Copy out all of the material exactly as presented.

● ● ●

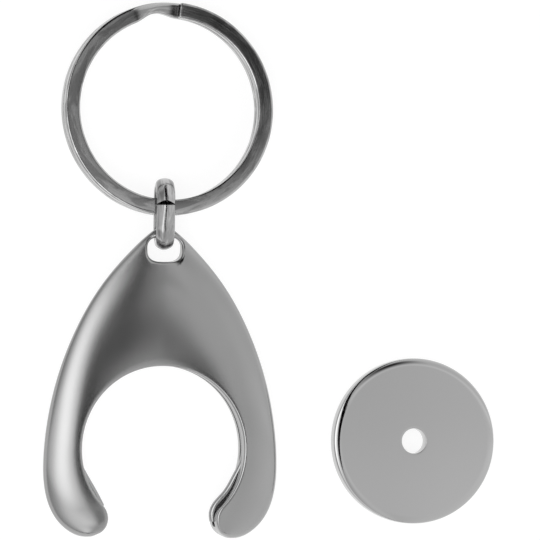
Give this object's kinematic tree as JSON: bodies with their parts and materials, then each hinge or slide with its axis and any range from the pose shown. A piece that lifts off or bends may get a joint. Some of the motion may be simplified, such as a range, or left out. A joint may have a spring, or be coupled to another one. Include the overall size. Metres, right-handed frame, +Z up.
{
  "type": "coin holder keyring",
  "caption": "Horseshoe-shaped metal holder with a spring wire that grips a coin-size chip, joined by a half-round link to a two-turn split ring for keys; the chip lies loose beside it.",
  "frame": {"origin": "middle of the bounding box in plan, on the table that the keyring lies on", "axes": "+X from the holder to the loose chip, +Y from the holder's mouth to the split ring, +Z up off the table, out of the holder's front face"},
  "size_m": [0.0652, 0.0752, 0.0065],
  "materials": {
    "satin_nickel": "satin nickel plating on a zinc die casting, fine even grain",
    "bright_nickel": "bright nickel plating on steel, drawn along the wire",
    "spring_steel": "drawn spring steel wire, smooth",
    "chip_steel": "polished nickel plating on a punched steel disc"
  },
  "bodies": {
    "holder": {"holder_body": "satin_nickel", "retaining_spring": "spring_steel"},
    "link": {"connecting_link": "bright_nickel"},
    "ring": {"split_ring": "bright_nickel"},
    "chip": {"trolley_chip": "chip_steel"}
  },
  "joints": [
    {"name": "link_swing", "type": "hinge", "parent": "holder", "child": "link", "pos_m": [-0.01581, 0.00607, 0.00325], "axis": [1, 0, 0], "range_deg": [-90, 90]},
    {"name": "ring_swing", "type": "hinge", "parent": "link", "child": "ring", "pos_m": [-0.01536, 0.00872, 0.00325], "axis": [1, 0, 0], "range_deg": [-75, 75]},
    {"name": "chip_lift", "type": "slide", "parent": "holder", "child": "chip", "axis": [0, 0, 1], "range_m": [0, 0.015]}
  ]
}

● ● ●

- Result of the exercise -
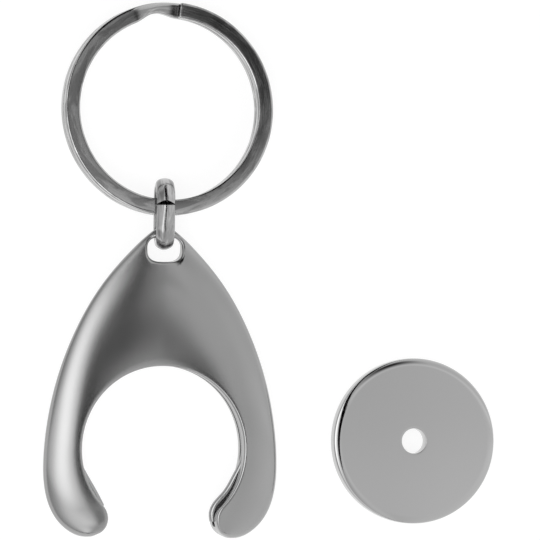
Give this object's kinematic tree as JSON: bodies with their parts and materials, then each hinge or slide with its axis and any range from the pose shown. A piece that lifts off or bends may get a joint. Some of the motion may be simplified, such as a range, or left out. A joint may have a spring, or be coupled to another one. Include the overall size. Metres, right-handed frame, +Z up.
{
  "type": "coin holder keyring",
  "caption": "Horseshoe-shaped metal holder with a spring wire that grips a coin-size chip, joined by a half-round link to a two-turn split ring for keys; the chip lies loose beside it.",
  "frame": {"origin": "middle of the bounding box in plan, on the table that the keyring lies on", "axes": "+X from the holder to the loose chip, +Y from the holder's mouth to the split ring, +Z up off the table, out of the holder's front face"},
  "size_m": [0.0652, 0.0752, 0.0065],
  "materials": {
    "satin_nickel": "satin nickel plating on a zinc die casting, fine even grain",
    "bright_nickel": "bright nickel plating on steel, drawn along the wire",
    "spring_steel": "drawn spring steel wire, smooth",
    "chip_steel": "polished nickel plating on a punched steel disc"
  },
  "bodies": {
    "holder": {"holder_body": "satin_nickel", "retaining_spring": "spring_steel"},
    "link": {"connecting_link": "bright_nickel"},
    "ring": {"split_ring": "bright_nickel"},
    "chip": {"trolley_chip": "chip_steel"}
  },
  "joints": [
    {"name": "link_swing", "type": "hinge", "parent": "holder", "child": "link", "pos_m": [-0.01581, 0.00607, 0.00325], "axis": [1, 0, 0], "range_deg": [-90, 90]},
    {"name": "ring_swing", "type": "hinge", "parent": "link", "child": "ring", "pos_m": [-0.01536, 0.00872, 0.00325], "axis": [1, 0, 0], "range_deg": [-75, 75]},
    {"name": "chip_lift", "type": "slide", "parent": "holder", "child": "chip", "axis": [0, 0, 1], "range_m": [0, 0.015]}
  ]
}